А главным итогом этой масштабной работы стало то, что Э.Путерброт был одним из первых, кто воздал должное и прорвал заговор молчания вокруг имени Халилбека Мусаева (транскрипция тех лет). Вряд ли это было просто и безболезненно для столичных журналов, потому что даже Расул Гамзатов в новомировской публикации книги "Мой Дагестан" называл Х.Мусаясул то ли знаменитым, то ли великим дагестанским художником, не упоминая его имени.

* * *

IV. Последняя, вернее, первая и последняя персональная выставка Эдика в Махачкале была, насколько я помню, в начале восьмидесятых годов.
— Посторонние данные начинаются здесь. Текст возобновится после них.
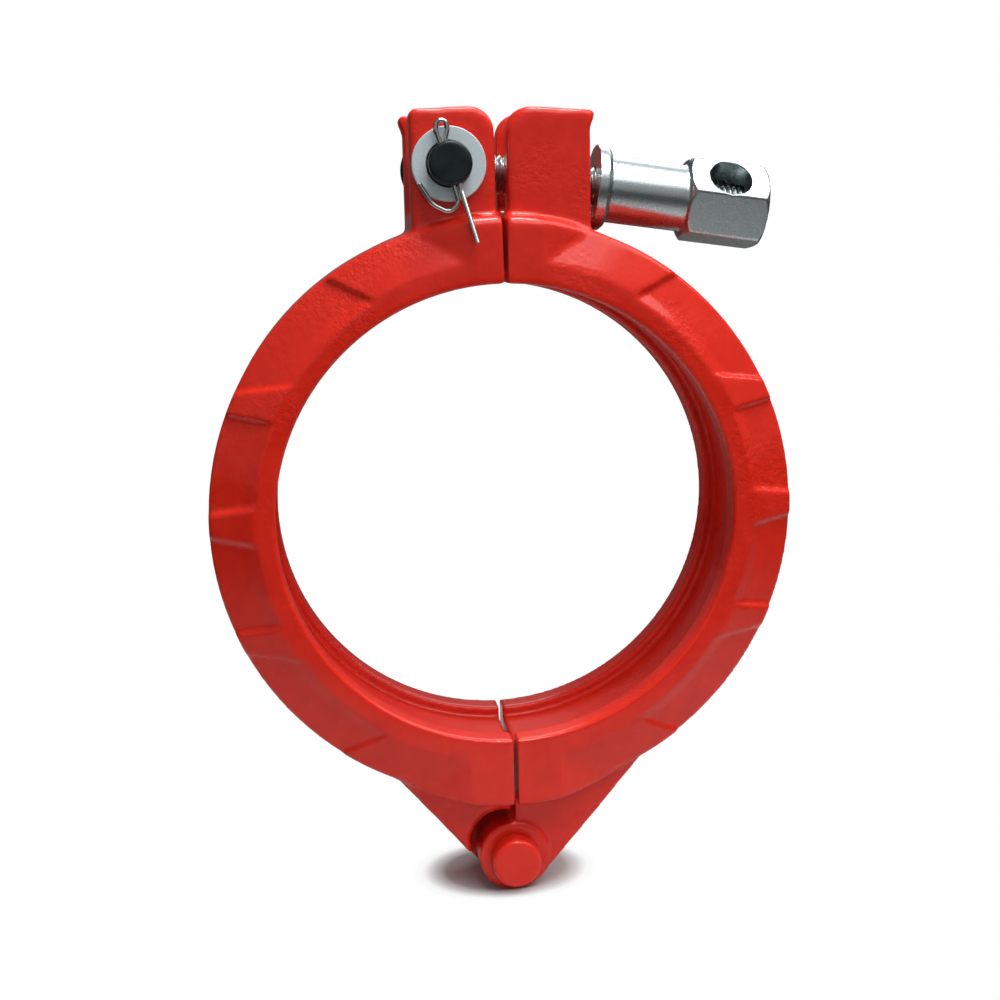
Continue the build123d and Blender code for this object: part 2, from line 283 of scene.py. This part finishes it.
def soft_edged(node, finishes):
    """A solid's own shape with soft edges, in the finish of its slot."""
    body, slot, cell, rounds = EDGES[node]
    mesh = frame["nodes"][node].data.copy()
    bm = bmesh.new()
    bm.from_mesh(mesh)
    bmesh.ops.remove_doubles(bm, verts=bm.verts, dist=CAD_MERGE)
    bm.to_mesh(mesh)
    bm.free()
    piece = placed(node + "_finished", mesh)
    cells = piece.modifiers.new("cells", "REMESH")
    cells.mode = "VOXEL"
    cells.voxel_size = cell * MM
    soft = piece.modifiers.new("soft", "SMOOTH")
    soft.factor = SMOOTHING
    soft.iterations = rounds
    applied(piece)
    piece.data.materials.clear()
    piece.data.materials.append(finishes[slot])
    return settled(piece, body, [node])


def casting_fillets(side):
    """Where a half ring's casting has wide fillets: the centre and reach of each, in millimetres, and
    its rounds of smoothing."""
    lug_root = ((side * 28, 0, 87), 22, 16)
    web_root = ((side * 40, 0, -86), 20, 18)
    knuckle_recess = ((side * 9, side * 14, -103), 13, 30)
    recess_corner = ((side * 11, side * 13, -114), 6, 80)
    fork_tips = [((side * 10, y, 124), 16, 24) for y in (-17, 17)]
    end_block_tops = [((side * 4, y, 90), 11, 14) for y in (-23, 23)]
    return [lug_root, web_root, knuckle_recess, recess_corner, *fork_tips, *end_block_tops]


def filleted(casting, fillets):
    """The casting smoothed again round each fillet's centre, in full within half its reach."""
    for number, (centre, reach, rounds) in enumerate(fillets):
        group = casting.vertex_groups.new(name=f"fillet {number}")
        for vertex in casting.data.vertices:
            near = 1 - (vertex.co - Vector(centre) * MM).length / (reach * MM)
            if near > 0:
                group.add([vertex.index], min(1.0, 2 * near), "REPLACE")
        smooth = casting.modifiers.new(f"fillet {number}", "SMOOTH")
        smooth.vertex_group = group.name
        smooth.factor = SMOOTHING
        smooth.iterations = rounds
    applied(casting)


def thread(material):
    """The bolt's thread: one profile wound along the shank."""
    across = BOLT_AXIS.cross(Vector((0, 1, 0))).normalized()
    start = CLEVIS + THREAD_START * BOLT_AXIS
    bm = bmesh.new()
    points = [bm.verts.new(start + share * THREAD_PITCH * BOLT_AXIS + radius * across)
              for share, radius in THREAD_PROFILE]
    lines = [bm.edges.new(pair) for pair in zip(points, points[1:])]
    bmesh.ops.spin(bm, geom=points + lines, cent=CLEVIS, axis=BOLT_AXIS,
                   dvec=BOLT_AXIS * THREAD_PITCH / THREAD_STEPS, angle=2 * pi * THREAD_TURNS,
                   steps=THREAD_TURNS * THREAD_STEPS)
    bmesh.ops.remove_doubles(bm, verts=bm.verts, dist=THREAD_MERGE)
    bmesh.ops.recalc_face_normals(bm, faces=bm.faces)
    mesh = bpy.data.meshes.new("eye_bolt_thread")
    bm.to_mesh(mesh)
    bm.free()
    mesh.materials.append(material)
    settled(placed("eye_bolt_thread", mesh), "swing_bolt", [])


def thinned_to_root(bolt):
    """The bolt's plain shank taken down to the root of the thread that is wound round it."""
    for vertex in bolt.data.vertices:
        offset = vertex.co - CLEVIS
        distance = offset.dot(BOLT_AXIS)
        away = offset - distance * BOLT_AXIS
        if distance > THREAD_START and away.length > THREAD_ROOT:
            vertex.co -= away * (1 - THREAD_ROOT / away.length)


def photo_camera():
    """A camera at the photograph's viewpoint."""
    ahead = Vector((sin(CAMERA_YAW) * cos(CAMERA_PITCH), cos(CAMERA_YAW) * cos(CAMERA_PITCH),
                    -sin(CAMERA_PITCH)))
    level = Vector((cos(CAMERA_YAW), -sin(CAMERA_YAW), 0))
    above = level.cross(ahead)
    right = cos(CAMERA_ROLL) * level + sin(CAMERA_ROLL) * above
    up = cos(CAMERA_ROLL) * above - sin(CAMERA_ROLL) * level
    data = bpy.data.cameras.new("photo camera")
    data.sensor_width = CAMERA_SENSOR
    data.lens = CAMERA_LENS
    data.shift_x, data.shift_y = CAMERA_SHIFT
    data.clip_start = CAMERA_CLIP
    camera = placed("photo camera", data)
    turned = Matrix((right, up, -ahead)).transposed().to_4x4()
    camera.matrix_world = Matrix.Translation(CAMERA_SPOT) @ turned
    bpy.context.scene.camera = camera


def studio_surround():
    """White to the camera. To all other rays it is a grey room, lighter at the front and dim behind,
    because a white one makes the enamel pale."""
    world = bpy.data.worlds.new("studio")
    bpy.context.scene.world = world
    world.use_nodes = True
    tree = world.node_tree
    tree.nodes.clear()
    path = add(tree, "ShaderNodeLightPath")
    seen = add(tree, "ShaderNodeMath", {0: path.outputs["Is Camera Ray"],
                                        1: path.outputs["Is Transmission Ray"]}, operation="MAXIMUM")
    way = add(tree, "ShaderNodeTexCoord").outputs["Generated"]
    depth = add(tree, "ShaderNodeSeparateXYZ", {"Vector": way}).outputs["Y"]
    back = add(tree, "ShaderNodeMapRange", {"Value": depth, "From Min": -1.0, "From Max": 1.0})
    room = add(tree, "ShaderNodeValToRGB", {"Fac": back},
               [(0.0, grey(0.42)), (0.5, grey(0.2)), (0.9, grey(0.1))])
    dim = add(tree, "ShaderNodeBackground", {"Color": room, "Strength": 1.0})
    white = add(tree, "ShaderNodeBackground", {"Color": grey(1.0), "Strength": 1.0})
    mixed = add(tree, "ShaderNodeMixShader", {0: seen, 1: dim, 2: white})
    add(tree, "ShaderNodeOutputWorld", {"Surface": mixed})


def white_paper():
    """White paper to the camera, except in an oval round the foot painted grey as shade, on which the
    clamp's real shadow also falls; and grey for the light that it throws up on the clamp, which fades
    away from the foot."""
    made, tree, place = new_material("white paper floor")
    path = add(tree, "ShaderNodeLightPath")
    seen = add(tree, "ShaderNodeMath", {0: path.outputs["Is Camera Ray"],
                                        1: path.outputs["Is Transmission Ray"]}, operation="MAXIMUM")
    offset = add(tree, "ShaderNodeVectorMath", {0: place, 1: SHADOW_CENTRE}, operation="SUBTRACT")
    away = add(tree, "ShaderNodeVectorMath", {0: offset}, operation="LENGTH").outputs["Value"]
    oval = add(tree, "ShaderNodeVectorMath", {0: offset, 1: (1.0, SHADOW_SHORTER, 1.0)},
               operation="MULTIPLY")
    reach = add(tree, "ShaderNodeVectorMath", {0: oval}, operation="LENGTH").outputs["Value"]
    inner, outer = SHADOW_EDGE
    beyond = add(tree, "ShaderNodeValToRGB", {"Fac": reach}, [(inner, grey(0.0)), (outer, grey(1.0))])
    close, distant = BOUNCE_FADE
    fading = add(tree, "ShaderNodeValToRGB", {"Fac": away},
                 [(close, grey(FLOOR_GREY_AND_PAINTED_SHADE)), (distant, grey(BOUNCE_FAR))])
    bounce = add(tree, "ShaderNodeBsdfDiffuse", {"Color": fading})
    # Painted shade: the grey paper that the camera sees inside the oval round the foot, under the real
    # shadow
    paper = add(tree, "ShaderNodeBsdfDiffuse", {"Color": grey(FLOOR_GREY_AND_PAINTED_SHADE)})
    lit = add(tree, "ShaderNodeMixShader", {0: seen, 1: bounce, 2: paper})
    white = add(tree, "ShaderNodeEmission", {"Color": grey(1.0), "Strength": 1.0})
    # Beyond the oval of painted shade the floor is white to the camera
    bright = add(tree, "ShaderNodeMath", {0: seen, 1: beyond}, operation="MULTIPLY")
    mixed = add(tree, "ShaderNodeMixShader", {0: bright, 1: lit, 2: white})
    add(tree, "ShaderNodeOutputMaterial", {"Surface": mixed})
    return made


def studio():
    """Pale floor, white surround and soft lamps."""
    bpy.context.scene.view_settings.view_transform = "Standard"
    studio_surround()
    for name, (spot, size, watts) in SOFTBOXES.items():
        data = bpy.data.lights.new(name, "AREA")
        data.shape = "RECTANGLE"
        data.size, data.size_y = size
        data.energy = watts
        lamp = placed(name, data)
        lamp.location = spot
        lamp.rotation_euler = (-Vector(spot)).to_track_quat("-Z", "Y").to_euler()
        lamp.visible_camera = False
    mesh = bpy.data.meshes.new("floor")
    bm = bmesh.new()
    bmesh.ops.create_grid(bm, x_segments=1, y_segments=1, size=FLOOR_REACH)
    bmesh.ops.translate(bm, verts=bm.verts, vec=(0, 0, cad_bounds[0].z))
    bm.to_mesh(mesh)
    bm.free()
    mesh.materials.append(white_paper())
    placed("floor", mesh)


def clamp():
    """The clamp's nine solids in their finishes, and the bolt's thread."""
    finishes = {"red_paint": red_enamel(), "black_steel": black_oxide(), "zinc_washer": zinc_washer(),
                "zinc_plate": zinc_plate(), "bright_wire": bright_wire()}
    for node in EDGES:
        piece = soft_edged(node, finishes)
        if node in CASTINGS:
            filleted(piece, casting_fillets(CASTINGS[node]))
        if node == "eye_bolt":
            thinned_to_root(piece)
            thread(finishes["zinc_plate"])


clamp()
photo_camera()
studio()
Кончалась пора застоя, но об этом еще никто не знал. И поэтому свои авангардистские картины, которые составили

маленькую экспозицию на первом этаже Выставочного зала СХ на улице Ленина, Эдик зашифровал, назвав фрагментами некоего театрального занавеса и пронумеровав их. Уж если он мог придумать декорации и костюмы к спектаклю, сделать макет сцены, в котором мне по-детски хотелось жить, то спрятать не популярное тогда искусство было не трудно: "Фрагмент занавеса № 16" - и привет, не придерешься.

-5

Потом наступила перестройка и прибегать к шифровке было уже излишне. "Сейчас наступит самое трудное время для художника, - объяснял мне Эдик. - Не нужно будет прятаться, можно оставаться самим собой. А это не всегда безопасно". Ему перестраиваться не пришлось, так как самим собой он был всегда. Поэтому, прожив после первой выставки в трудах десять лет, он стал готовиться к новой персональной экспозиции в Махачкале. И советовался с друзьями, как ее назвать: "Новый Путерброт" или "Неизвестный Путерброт"?

Наша трагичная жизнь в разорванном между эпохами времени решила этот вопрос сама: "Нового Путерброта" больше не будет. Остается только неизвестный.